Theoretical Internet speeds in fixed line and mobile networks keep rising, which is a nice thing. Unfortunately, round trip delay times are not decreasing at the same rate, mostly due to physical limits these days which at some point will limit the maximum throughput of a single TCP stream no matter how fat the pipe is and how fast a server can deliver data. So where is this limit?
When transferring data with the TCP/IP protocol the receiver of a packet needs to acknowledge proper reception. This acknowledgement takes some time to reach the receiver. As the sender can’t wait for the acknowledgement before the next packet is sent there is a transmission window size that governs how much data can be unacknowledged before the sender stops transmitting. The window size is dynamic throughout the life of the TCP connection and increases over time if required. The maximum size configured by default on my Linux machine is around 5 MB. You can check on your own machine with:
cat /proc/sys/net/ipv4/tcp_wmem cat /proc/sys/net/ipv4/tcp_rmem
Think about that for a second, 5 MB of data can be “in flight” without having been acknowledged. Sounds like a lot!? Perhaps for low speeds but not once we start talking about speeds of several hundreds of megabits per second through the Internet to a server far far away.
As already stated above, the limiting factor for throughput is the round trip time required to send the data from sender to receiver and for the receiver to send back the acknowledgement to the sender. In practice, typical round trip times in LTE and DSL networks are 40 ms for traffic to/from servers somewhere in your own country. If, for example, the maximum throughput to a server is 100 Mbit/s, the required TCP window size with a 40 ms round trip delay time is (100.000.000 (bit/s) * 0.04 (seconds)) / 8 (bits) = 500.000 bytes, i.e. around 0.5 MB. Still far below the the theoretical maximum configured on my notebook.
Let’s say there is a server and a network that could deliver data at 600 Mbit/s with a round trip delay of 60 ms.

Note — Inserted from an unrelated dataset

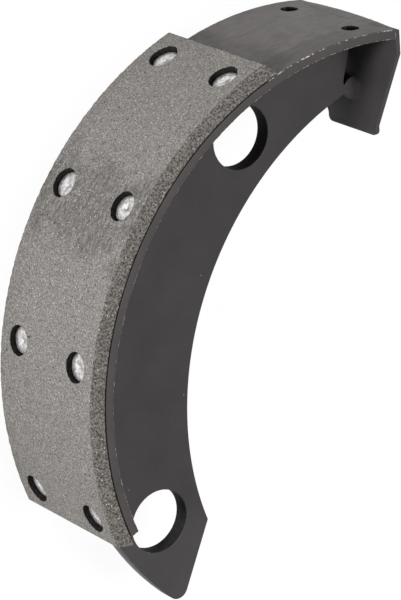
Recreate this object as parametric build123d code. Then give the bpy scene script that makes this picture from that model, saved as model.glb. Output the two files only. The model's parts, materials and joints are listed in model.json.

The TCP window size required for that would be (600.000.000 (bit/s) * 0.06) / 8 (bits) = 4.500.000 bytes. That’s pretty close to my buffer limit already. If the round trip delay time increases only slightly my download rate will be limited below this value.
One way of fixing this is using several TCP streams simultaneously as there is one stream per buffer. But when transferring a large file, for example, that’s difficult to do in practice because most software wants to transfer a single file in a single stream.